The Very Reverend
Antony Cyprian Bridge

1914 - 2007

Dean of Guildford (1969 - 1986)

BBC World Service Talk

B.B.C. World Service December, 1985

Talk 5.

In this series of talks, I have said something about how I journeyed from atheism to Christian belief, but I’ve said nothing so far about the various objections to belief, which worried me along the way. I haven’t time to speak of all of them, but I must briefly look at the two which seem to me to be the worst and most difficult to answer. The first is obvious enough. It is this ‘How can you reconcile talk of a loving God with the enormous amount of suffering in the world?’ It’s not a new problem; Job wrestled with it in his day, and it hasn’t disappeared since then. Indeed, a righteously indignant world accuses God of having created a world full of cancer, earthquakes, famines, wars and general miseries: a world in which, if things are left to God, life for most men, as Thomas Hobbes remarked, is ‘solitary, poor, nasty, brutish and short’; so, God is put in the dock and accused of talking nonsense, when he claims to be loving. The idea of a loving God is so plainly irreconcilable with the fact of a suffering world that one or the other has to go; and since we know that the world exists and suffers, we conclude that God does not do so. He is dead, as Nietzsche informed us; or never existed at all as I believed for years. This is a conclusion, which seems inescapable, even if we admit that most human suffering is self-inflicted by human beings on each other; but the problem becomes more complicated when you delve a little deeper and are forced to admit that, since to be human is to be free to make choices, however limited that freedom may be by various things, then the freedom to love people or to hate them and make them suffer is part of our heritage as human beings. This leaves out suffering caused by what the Insurance Companies call ‘Acts of God’, but once the word ’love’ is mentioned in conjunction with suffering, yet another aspect of the problem forces itself on our attention; for there is a sense in which love and suffering are Siamese twins, the one being unable to exist without the other. A disaster on the other side of the world may not bother me very much, but when my child, mother, lover or lifelong friend tells me that he or she has a month to live, I suffer because I love. Only a world without love would be a world without suffering; so it is at least possible to argue that only a loving God could have created a suffering world, and indeed that a loving God could not have done otherwise.

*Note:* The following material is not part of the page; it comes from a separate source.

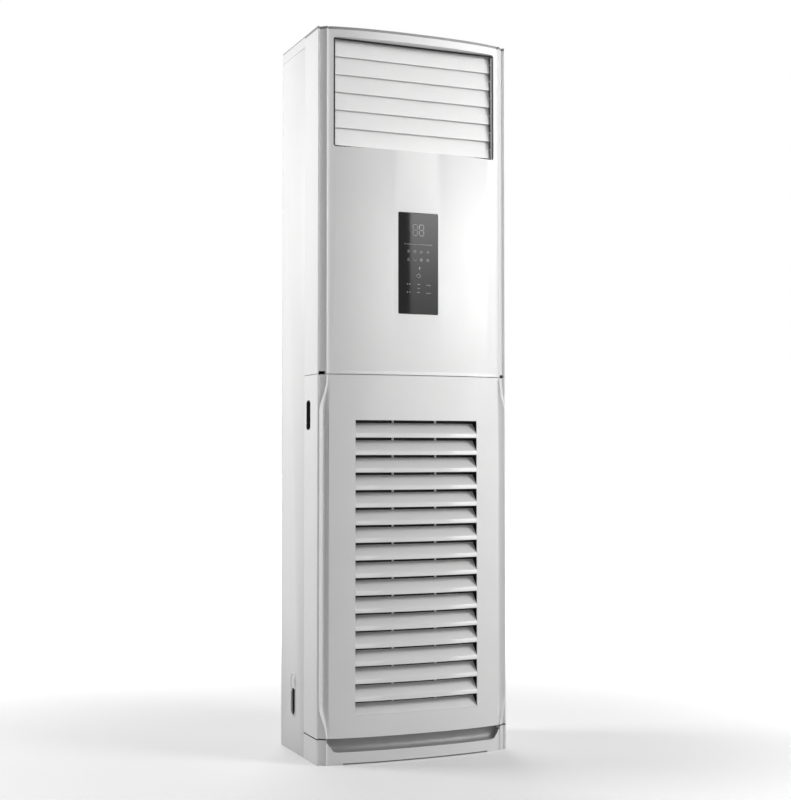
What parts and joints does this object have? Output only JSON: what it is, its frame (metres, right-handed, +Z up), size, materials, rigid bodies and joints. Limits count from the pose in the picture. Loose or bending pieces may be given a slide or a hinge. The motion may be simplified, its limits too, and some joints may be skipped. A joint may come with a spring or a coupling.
{
  "type": "floor standing air conditioner",
  "caption": "Slim white floor standing air conditioner with outlet blades at the top, a black touch display and a tall louvred intake below.",
  "frame": {"origin": "middle of the footprint at floor level", "axes": "+X to the right seen from the front, the crowned front faces -Y, +Z up"},
  "size_m": [0.5, 0.298, 1.76],
  "materials": {
    "cover_white": "satin moulded",
    "sheet_white": "powder coat",
    "blade_white": "satin moulded",
    "display_black": "high gloss",
    "pull_black": "matt moulded",
    "filter_grey": "woven mesh in a moulded frame",
    "duct_grey": "moulded",
    "coil_aluminium": "bare fins",
    "pan_zinc": "galvanised"
  },
  "bodies": {
    "cabinet": {"front_plinth": "cover_white", "base_pan": "pan_zinc", "left_side_panel": "sheet_white", "right_side_panel": "sheet_white", "back_panel": "sheet_white", "top_cover": "sheet_white", "upper_front_cover": "cover_white", "lower_front_cover": "cover_white", "intake_louvre_01": "cover_white", "intake_louvre_02": "cover_white", "intake_louvre_03": "cover_white", "intake_louvre_04": "cover_white", "intake_louvre_05": "cover_white", "intake_louvre_06": "cover_white", "intake_louvre_07": "cover_white", "intake_louvre_08": "cover_white", "intake_louvre_09": "cover_white", "intake_louvre_10": "cover_white", "intake_louvre_11": "cover_white", "intake_louvre_12": "cover_white", "intake_louvre_13": "cover_white", "intake_louvre_14": "cover_white", "intake_louvre_15": "cover_white", "intake_louvre_16": "cover_white", "intake_louvre_17": "cover_white", "left_louvre_rib": "cover_white", "right_louvre_rib": "cover_white", "air_filter": "filter_grey", "left_finger_pull": "pull_black", "right_finger_pull": "pull_black", "display_panel": "display_black", "outlet_duct": "duct_grey", "outlet_vanes": "blade_white", "evaporator_coil": "coil_aluminium", "drain_tray": "duct_grey", "left_pipe_cover": "sheet_white", "right_pipe_cover": "sheet_white"},
    "blade_1": {"outlet_blade_1": "blade_white"},
    "blade_2": {"outlet_blade_2": "blade_white"},
    "blade_3": {"outlet_blade_3": "blade_white"},
    "blade_4": {"outlet_blade_4": "blade_white"},
    "blade_5": {"outlet_blade_5": "blade_white"},
    "blade_6": {"outlet_blade_6": "blade_white"}
  },
  "joints": [
    {"name": "blade_1_tilt", "type": "hinge", "parent": "cabinet", "child": "blade_1", "pos_m": [0, -0.1142, 1.4992], "axis": [-1, 0, 0], "range_deg": [0, 80]},
    {"name": "blade_2_tilt", "type": "hinge", "parent": "cabinet", "child": "blade_2", "pos_m": [0, -0.1142, 1.5424], "axis": [-1, 0, 0], "range_deg": [0, 80]},
    {"name": "blade_3_tilt", "type": "hinge", "parent": "cabinet", "child": "blade_3", "pos_m": [0, -0.1142, 1.5856], "axis": [-1, 0, 0], "range_deg": [0, 80]},
    {"name": "blade_4_tilt", "type": "hinge", "parent": "cabinet", "child": "blade_4", "pos_m": [0, -0.1142, 1.6288], "axis": [-1, 0, 0], "range_deg": [0, 80]},
    {"name": "blade_5_tilt", "type": "hinge", "parent": "cabinet", "child": "blade_5", "pos_m": [0, -0.1142, 1.672], "axis": [-1, 0, 0], "range_deg": [0, 80]},
    {"name": "blade_6_tilt", "type": "hinge", "parent": "cabinet", "child": "blade_6", "pos_m": [0, -0.1142, 1.7152], "axis": [-1, 0, 0], "range_deg": [0, 80]}
  ],
  "couplings": [
    {"joint": "blade_2_tilt", "follows": "blade_1_tilt", "ratio": 1},
    {"joint": "blade_3_tilt", "follows": "blade_1_tilt", "ratio": 1},
    {"joint": "blade_4_tilt", "follows": "blade_1_tilt", "ratio": 1},
    {"joint": "blade_5_tilt", "follows": "blade_1_tilt", "ratio": 1},
    {"joint": "blade_6_tilt", "follows": "blade_1_tilt", "ratio": 1}
  ]
}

I must be even more brief, I’m afraid, when looking at the other great objections to Christian belief, which is – of course – the existence of a worldly, legalistic, bickering and recurrently obscurantist Church, whose sins of commission and omission have been so numerous down the ages that to make a list of them would take a week: a Church which is enough very often to put anyone off the idea of religion for life: indeed, a Church which, while claiming to be a divine institution filled and led by the spirit of God and with no abiding citizenship in this world, has in actual fact taken on the colour of whatever worldly society it has happened to find itself in at the time – snobby in the 18th century, and today bureaucratic, hag-ridden by committees, and addicted to sing boringly vulgar hymns set to second-rate pop-music. Yet, while all this is true, it is not the whole truth, for the Church is not meant to be filled with a bunch of self-confident success types; it is composed of people who know that without God’s help they’re no good to man or beast, and it is surprising, when you get to know them from inside, as I do, how different they look. They may look dull and uninspiring to the outward eye, but sometimes a God’s-eye-view of them has come my way, and has shown them to be what they really are: a bunch of ordinary human beings, which, relying on God, is full of many mini-Mother Teresas and pocket Wesleys and Wilberforces in tired and dilapidated cassocks doing their best to love God and their fellow men; and at such time, I wouldn’t swap them for any other bunch of people in God’s world.